14’000 Sterne im Carina-Nebel und ein diffuses Röntgenglühen sind auf diesem Mosaik aus 22 Chandra-Aufnahmen zu sehen: In diesem Sternentstehungsgebiet haben bereits die ersten Supernovae gezündet.

Der Kugelsternhaufen Terzan 5 auf einer Hubble-Aufnahme – aber ist es überhaupt einer? Wenn das Ergebnis einer Internetabstimmung – siehe ISAN 137-8 – ‚Gesetz‘ würde, dann müsste man ihn ob seiner zwei getrennten Sternpopulationen, 6 und 12 Mrd. Jahre alt, als kleine Galaxie führen.

Nachrichten aus der Astronomie kompakt

28. Mai 2011

Erste japanische 7-m-Antenne dem ALMA übergeben

Oder sollte man sich stattdessen lieber an die Abkürzung JAO – Joint ALMA Observatory – gewöhnen, die die Beteiligung von 16 japanischen Radioschüsseln an dem europäisch-amerikanischen Radio-Interferometer in Chile mit dann insgesamt 66 Antennen einschließt? 54 davon haben 12 m Durchmesser (inkl. 4 japanischer), zwölf 7 m (alle japanisch): Letztere lassen sich enger zusammen stellen als die 12-m-Schüsseln, was bessere Bilder von ausgedehnten Himmelsquellen verspricht. Die 16 japanischen Antennen bilden selbst auch wieder den Atacama Compact Array (ACA alias Izayoi), der auch alleine eingesetzt werden kann, wenn ihn ALMA gerade nicht im Netzwerk braucht. (NAO Press Release 18.5.2011. Auch ein NRAO Press Release 24.5.2011 zu den Errungenschaften des EVLA – s.a. Artikel 34 – plus Jackson, Preprint 11.5.2011 zur Beobachtung der schwächsten Radioquelle überhaupt mit selbiger VLA-Aufbesserung. Und Nature Blog 19., Caribbean Business, Science Insider 20.5.2011 zum Ende von Cornell als Betreiber von Arecibo)
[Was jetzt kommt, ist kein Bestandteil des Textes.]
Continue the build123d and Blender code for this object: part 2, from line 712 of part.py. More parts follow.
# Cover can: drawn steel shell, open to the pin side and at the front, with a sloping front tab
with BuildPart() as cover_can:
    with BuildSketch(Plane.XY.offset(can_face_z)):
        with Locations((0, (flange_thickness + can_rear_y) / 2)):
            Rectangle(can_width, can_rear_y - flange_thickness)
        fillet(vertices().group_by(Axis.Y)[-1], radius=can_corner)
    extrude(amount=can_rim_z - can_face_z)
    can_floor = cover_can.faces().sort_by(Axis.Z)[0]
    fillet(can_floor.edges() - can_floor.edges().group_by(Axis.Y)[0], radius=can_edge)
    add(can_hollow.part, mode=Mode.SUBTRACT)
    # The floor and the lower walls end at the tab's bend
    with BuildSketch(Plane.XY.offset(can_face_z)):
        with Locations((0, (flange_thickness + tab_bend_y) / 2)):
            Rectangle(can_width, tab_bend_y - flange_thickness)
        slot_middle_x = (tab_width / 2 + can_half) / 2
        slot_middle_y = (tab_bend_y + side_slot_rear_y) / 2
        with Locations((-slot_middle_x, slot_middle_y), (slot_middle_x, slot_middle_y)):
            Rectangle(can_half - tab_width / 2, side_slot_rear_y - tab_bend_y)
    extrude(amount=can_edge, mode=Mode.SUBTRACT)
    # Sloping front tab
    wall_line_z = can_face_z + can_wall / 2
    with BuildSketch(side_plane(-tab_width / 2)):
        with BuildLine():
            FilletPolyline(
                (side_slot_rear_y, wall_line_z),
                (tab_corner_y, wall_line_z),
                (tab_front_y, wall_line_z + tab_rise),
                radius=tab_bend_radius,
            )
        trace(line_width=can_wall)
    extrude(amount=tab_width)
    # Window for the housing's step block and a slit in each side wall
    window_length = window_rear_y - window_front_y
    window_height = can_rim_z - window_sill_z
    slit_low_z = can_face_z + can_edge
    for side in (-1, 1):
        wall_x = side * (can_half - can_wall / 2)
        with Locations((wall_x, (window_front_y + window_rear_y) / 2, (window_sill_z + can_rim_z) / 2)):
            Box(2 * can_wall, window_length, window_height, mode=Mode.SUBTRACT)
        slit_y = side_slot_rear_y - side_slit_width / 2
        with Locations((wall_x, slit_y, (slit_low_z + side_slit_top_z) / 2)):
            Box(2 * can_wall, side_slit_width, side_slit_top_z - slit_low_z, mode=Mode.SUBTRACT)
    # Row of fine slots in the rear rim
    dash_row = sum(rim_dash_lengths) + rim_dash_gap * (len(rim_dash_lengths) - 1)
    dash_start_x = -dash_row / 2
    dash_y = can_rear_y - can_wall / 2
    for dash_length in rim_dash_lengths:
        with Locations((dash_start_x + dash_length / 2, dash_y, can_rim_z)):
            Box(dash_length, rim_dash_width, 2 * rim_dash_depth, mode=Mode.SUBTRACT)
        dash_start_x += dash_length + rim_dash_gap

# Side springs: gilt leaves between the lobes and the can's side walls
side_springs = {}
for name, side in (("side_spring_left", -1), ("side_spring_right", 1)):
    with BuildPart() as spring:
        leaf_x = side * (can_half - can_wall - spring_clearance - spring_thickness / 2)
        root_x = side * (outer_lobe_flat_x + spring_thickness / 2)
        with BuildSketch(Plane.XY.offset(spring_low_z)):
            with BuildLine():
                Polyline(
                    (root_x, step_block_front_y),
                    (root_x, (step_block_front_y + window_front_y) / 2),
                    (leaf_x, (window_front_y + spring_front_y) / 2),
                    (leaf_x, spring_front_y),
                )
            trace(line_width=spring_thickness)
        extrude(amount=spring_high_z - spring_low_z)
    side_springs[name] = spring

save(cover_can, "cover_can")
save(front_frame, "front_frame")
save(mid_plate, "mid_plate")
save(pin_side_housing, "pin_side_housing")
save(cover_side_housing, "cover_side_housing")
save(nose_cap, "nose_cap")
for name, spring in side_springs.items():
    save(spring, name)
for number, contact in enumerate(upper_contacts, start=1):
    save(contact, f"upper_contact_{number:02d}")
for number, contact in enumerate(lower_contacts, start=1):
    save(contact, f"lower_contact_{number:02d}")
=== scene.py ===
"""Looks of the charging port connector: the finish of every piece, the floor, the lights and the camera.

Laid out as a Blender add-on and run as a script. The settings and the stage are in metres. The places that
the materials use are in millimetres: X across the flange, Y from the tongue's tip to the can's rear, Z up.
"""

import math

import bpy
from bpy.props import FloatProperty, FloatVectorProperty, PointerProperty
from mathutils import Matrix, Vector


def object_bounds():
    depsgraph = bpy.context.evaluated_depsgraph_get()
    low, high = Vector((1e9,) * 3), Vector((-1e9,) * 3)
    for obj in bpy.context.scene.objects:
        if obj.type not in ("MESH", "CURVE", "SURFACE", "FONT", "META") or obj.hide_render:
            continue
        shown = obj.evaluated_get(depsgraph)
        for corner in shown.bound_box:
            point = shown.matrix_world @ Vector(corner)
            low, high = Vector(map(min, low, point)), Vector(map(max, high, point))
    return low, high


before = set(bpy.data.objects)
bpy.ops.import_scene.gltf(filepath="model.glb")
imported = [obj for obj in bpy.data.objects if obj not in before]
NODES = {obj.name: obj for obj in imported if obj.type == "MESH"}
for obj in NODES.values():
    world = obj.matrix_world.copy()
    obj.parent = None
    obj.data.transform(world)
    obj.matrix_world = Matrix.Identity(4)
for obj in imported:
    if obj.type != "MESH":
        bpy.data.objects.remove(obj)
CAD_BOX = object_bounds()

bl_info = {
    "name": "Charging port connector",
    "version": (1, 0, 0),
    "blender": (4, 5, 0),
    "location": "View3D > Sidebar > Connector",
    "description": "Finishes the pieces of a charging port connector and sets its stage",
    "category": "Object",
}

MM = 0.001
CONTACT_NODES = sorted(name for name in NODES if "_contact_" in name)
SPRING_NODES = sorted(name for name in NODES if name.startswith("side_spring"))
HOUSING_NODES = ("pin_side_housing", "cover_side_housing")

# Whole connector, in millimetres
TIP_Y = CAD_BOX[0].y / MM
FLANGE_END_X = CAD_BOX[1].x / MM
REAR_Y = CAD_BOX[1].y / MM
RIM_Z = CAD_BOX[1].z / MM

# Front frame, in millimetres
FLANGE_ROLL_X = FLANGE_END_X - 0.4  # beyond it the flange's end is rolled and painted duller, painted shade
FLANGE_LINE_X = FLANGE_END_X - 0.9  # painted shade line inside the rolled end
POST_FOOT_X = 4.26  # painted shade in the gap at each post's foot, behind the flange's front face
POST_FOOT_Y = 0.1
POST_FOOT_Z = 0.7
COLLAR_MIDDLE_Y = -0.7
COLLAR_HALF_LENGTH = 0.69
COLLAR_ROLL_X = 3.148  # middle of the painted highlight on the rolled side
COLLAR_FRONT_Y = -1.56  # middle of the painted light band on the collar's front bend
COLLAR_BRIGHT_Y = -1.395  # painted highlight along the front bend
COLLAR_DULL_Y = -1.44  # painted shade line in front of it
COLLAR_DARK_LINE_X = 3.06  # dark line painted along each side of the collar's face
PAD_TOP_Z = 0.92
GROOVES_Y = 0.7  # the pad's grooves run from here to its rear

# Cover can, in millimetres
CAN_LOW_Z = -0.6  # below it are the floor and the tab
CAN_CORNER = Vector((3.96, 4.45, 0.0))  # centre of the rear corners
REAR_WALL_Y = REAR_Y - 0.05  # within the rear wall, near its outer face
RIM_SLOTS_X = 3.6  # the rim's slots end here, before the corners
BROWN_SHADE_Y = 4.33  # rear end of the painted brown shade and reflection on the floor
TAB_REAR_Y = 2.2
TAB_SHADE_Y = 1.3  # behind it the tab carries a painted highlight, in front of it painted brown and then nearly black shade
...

Macht das Fehlen der USA den SKA zu einem Luftschloss? Im Founding Board für den Square Kilometer Array („‚Founding …'“) glänzen die USA durch Abwesenheit: Weil die Teilnahme größere Ausgaben für die Vorbereitung des Riesenradioteleskops in näherer Zukunft erfordern würde, sah sich die National Science Foundation angesichts leerer Kassen zu einem Eintritt außer Stande. Dabei hatte man gehofft, dass die USA ein Drittel der Gesamtkosten tragen würden. Aber nicht verzagen: Das Interferometer ist so modular gestrickt, dass es auch schon mit weniger Antennen viel Science liefern kann. (Scientific American 9.5.2011. Auch ein Chinese Acad. of Sci. PR 15.3. und Nan & al., Preprint 20.5.2011 zum großen chinesischen Radioteleskop FAST. Und Carnegie, TAMU Releases und Nature Blog 17.5.2011 zu einer privaten 25-Mio.$-Spende für das Giant Magellan Telescope)
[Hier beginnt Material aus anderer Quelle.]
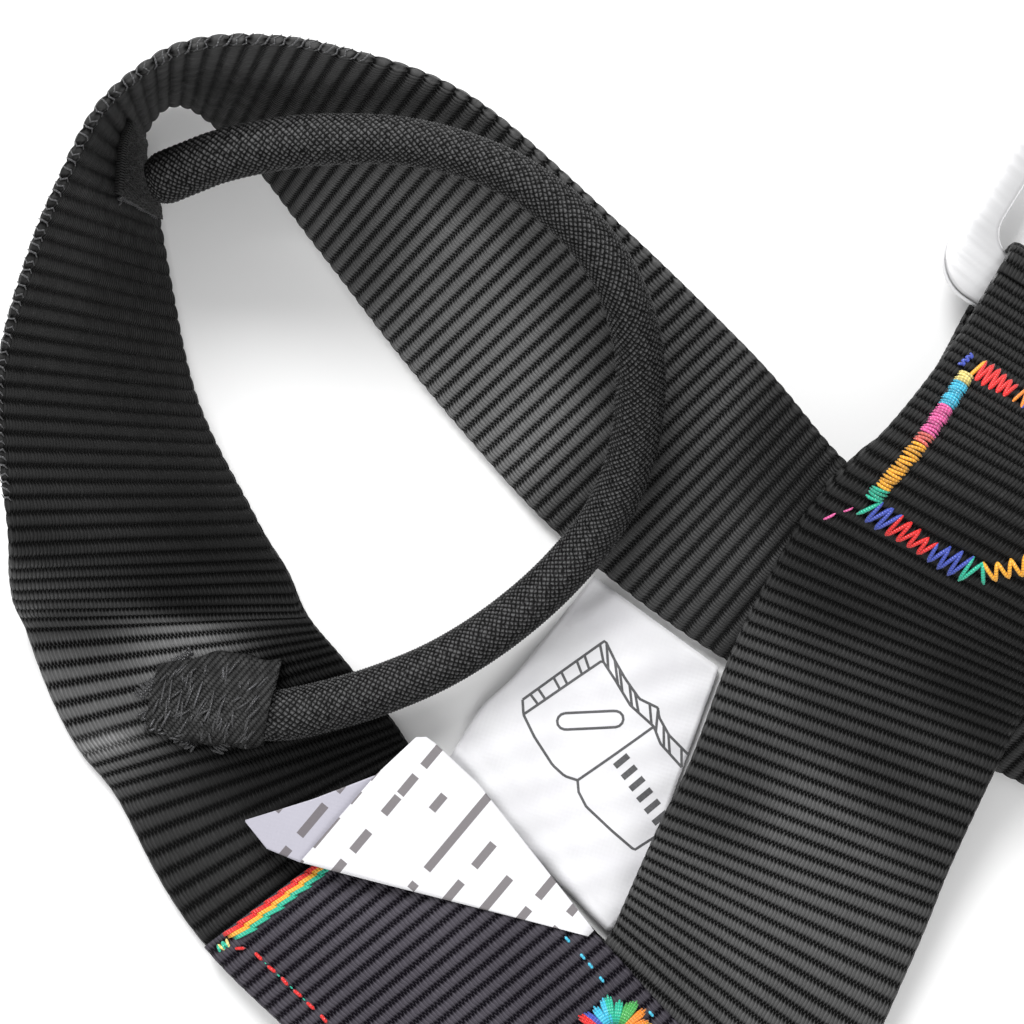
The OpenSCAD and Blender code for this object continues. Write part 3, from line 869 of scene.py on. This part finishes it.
def build_gear_loop(side, mirror):
    name = f"{side}_gear_loop"
    cord = add_braided(f"{name}_cord", GEAR_SEWN, mirror, flatten=0.4, girth=GEAR_GIRTH)
    keep(cord, name, "braided_cord", name)
    path = metres(smooth(GEAR_SEWN, 6), mirror)
    length = distances(smooth(GEAR_SEWN, 12))[-1]
    tuple(path[0])


for side, mirror in SIDES:
    build_gear_loop(side, mirror)

add_studio()
WEBBING = webbing_material("webbing", 3 * (0.002,), 3 * (0.1,))
FRONT = webbing_material("front_webbing", (0.003, 0.0016, 0.005), (0.095, 0.088, 0.104))
PATCH = webbing_material("patch_tape", 3 * (0.02,), 3 * (0.09,), rib=0.9, yarn=0.55)
ELASTIC = webbing_material("elastic", 3 * (0.004,), 3 * (0.1,), rib=ELASTIC_RIB)
THREAD = thread_material()
TAPE = label_material("label_tape", False)
PRINTED = label_material("printed_tape", True)
INK = ink_material()
STEEL = steel_material()

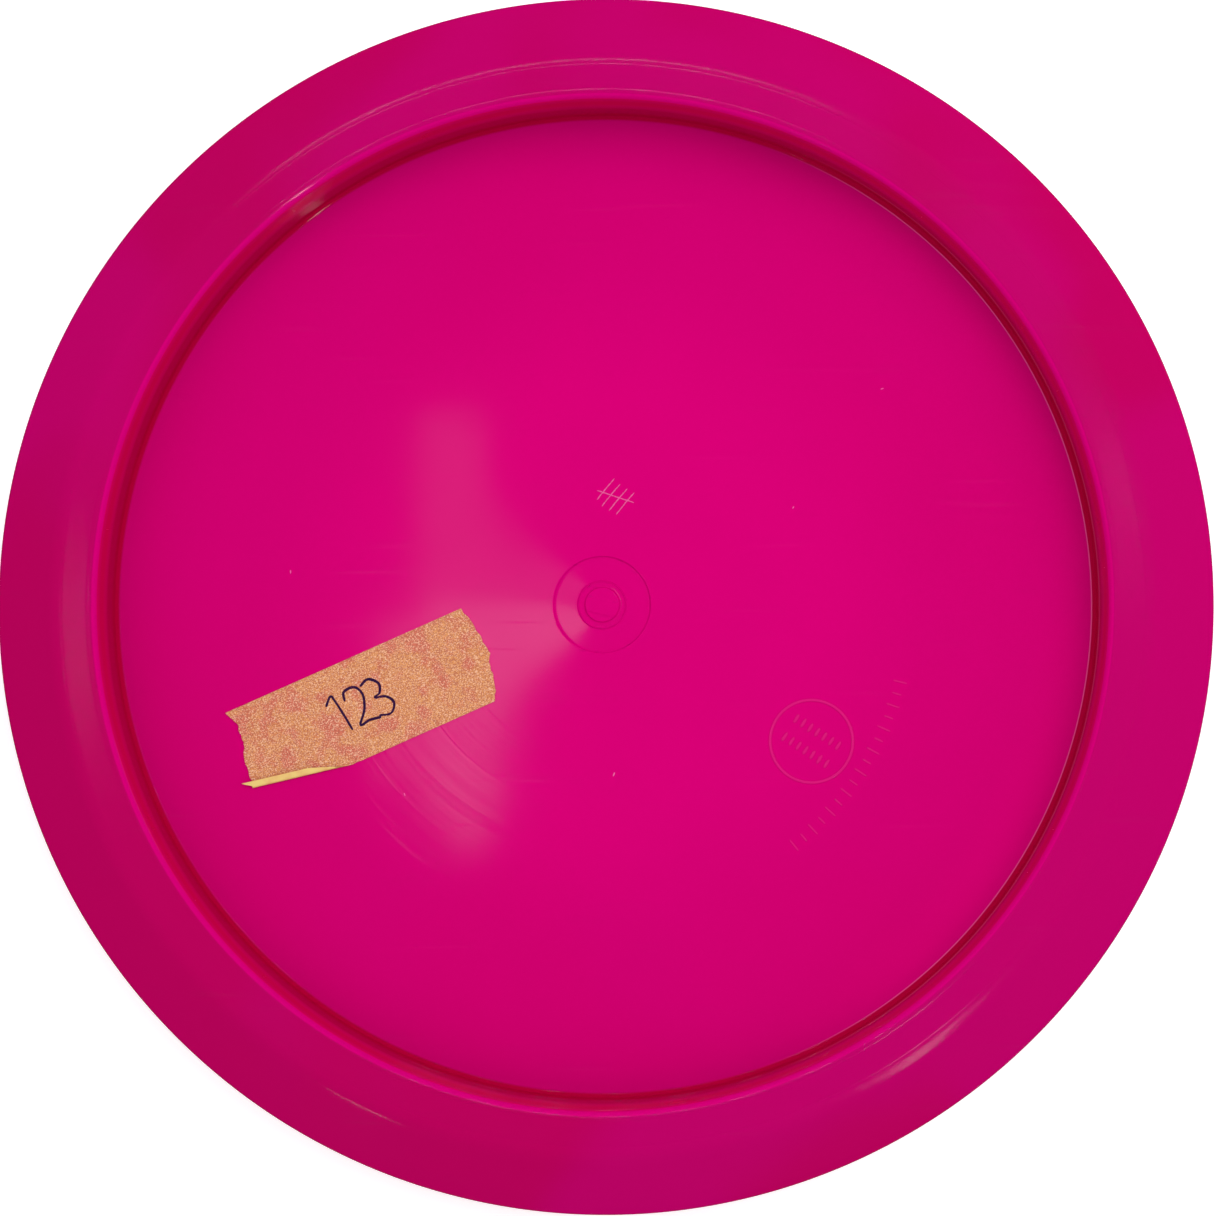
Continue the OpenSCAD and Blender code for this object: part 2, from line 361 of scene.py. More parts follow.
def shell_profile(disc):
    """The section from the axis out along the outer face, round the rim and back along the inner face.

    Every arc is tangent to its neighbours: the shoulder touches the dome at the foot and the nose from
    inside, the bevel is the outer tangent of the nose and the crest circles, and the lip and foot arcs touch
    the wall.
    """
    foot_r = foot_radius(disc)
    run = foot_r - disc.flat_r
    dome_arc = (run**2 + disc.dome_rise**2) / (2 * disc.dome_rise)
    slope = math.asin(run / dome_arc)
    nose = np.array([disc.disc_d / 2 - disc.nose_round, disc.nose_z])
    start = np.array([foot_r, disc.dome_rise])
    out = np.array([-math.sin(slope), math.cos(slope)])
    gap = start - nose
    shoulder_r = (disc.nose_round**2 - gap @ gap) / (2 * (gap @ out + disc.nose_round))
    shoulder = start + shoulder_r * out
    shoulder_end = math.atan2(*(nose - shoulder)[::-1])
    crest = np.array([disc.crest_r, disc.disc_h - disc.crest_round])
    span = nose - crest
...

Weiterhin nur ein Galaxien-Kandidat mit z~10 zu finden

Häufig sind Galaxien mit Rotverschiebungen von 10 nicht: Auch eine Suche in einem dreimal größeren Feld hat wieder nur den einen Kandidaten aus ISAN 130-6 zu Tage gefördert (der sich – siehe ISAN 137-6 – mit einem GRB um die Ehre des fernsten Himmelsobjekts streitet). Dank der umfassenderen Suche sind die statistischen Konsequenzen härter: Gäbe es bei z~10 so viele Galaxien wie bei 8>z>4, dann hätte man statt der einen 6 erwarten müssen. Mithin hat sich das Universum vor z=8 deutlich rasanter entwickelt. (Oesch & al., Preprint 11.5.2011)
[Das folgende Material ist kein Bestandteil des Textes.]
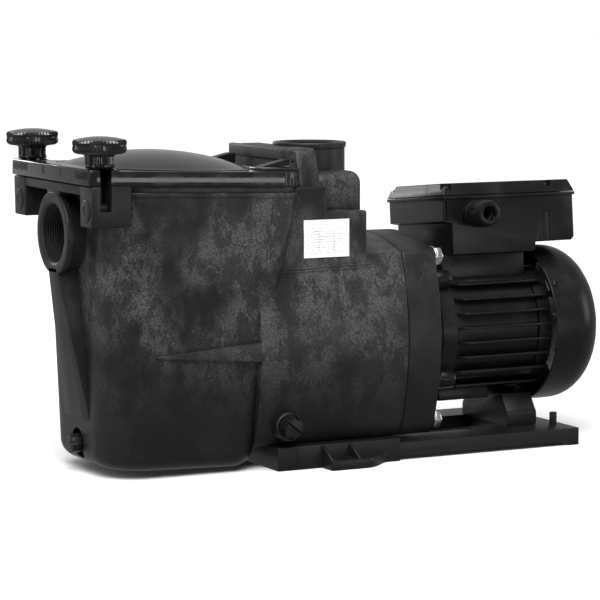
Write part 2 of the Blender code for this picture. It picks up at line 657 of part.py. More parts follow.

Zwei weitere Bestätigungen der Dunklen Energie – ohne Rückgriff auf Supernovae – sind der australischen WiggleZ Dark Energy Survey gelungen, die auf 240’000 Galaxienentfernungen bis z=1 basiert, die mit dem AAT gemessen wurden. Auf zwei Wegen verrät sich in dem Galaxienmuster die DE: über das Wachstum großskaliger Strukturen und über Baryonen-akustische Oszillationen – und, na so was, das Standardbild der modernen Kosmologie mit Omega_Lambda um 72 wird wieder einmal gut bestätigt, wobei eine Konstanz des DE-Terms angedeutet ist. (Blake & al., Preprints 14. und 15., AAO und JPL Releases 19., Starts with a Bang 20.5.2011)

Die meisten Compact Massive Galaxies rotieren schnell

Diese Galaxien des jungen Universums (z~2) enthalten ähnlich viele Sterne wie die großen Galaxien heute, sind aber 4- bis 5-mal kleiner und 100-mal dichter – und in ihrer Mehrheit stark abgeflacht, wie sich jetzt (auf Hubble-WFC-3-Bildern von 14 Exemplaren) gezeigt hat. Offenbar rotieren sie sehr schnell, und ihre Sterne sausen mit 700 km/s um die Galaxienzentren (die Sonne in der Milchstraße bringt es auf 230 km/s). Kurioserweise rotieren die Elliptischen Galaxien der Gegenwart, die aus diesen kompakten Galaxien hervorgehen, fast gar nicht mehr. (van der Wel & al., Preprint 10.3.2011; van Dokkum, Nature 473 [12.5.2011] 160-1. Und PMn des MPIfR und der Uni Erlangen und ein NASA Release 20.5.2011 mit einer scharfen Radio-Aufnahme des Jets von Cen A)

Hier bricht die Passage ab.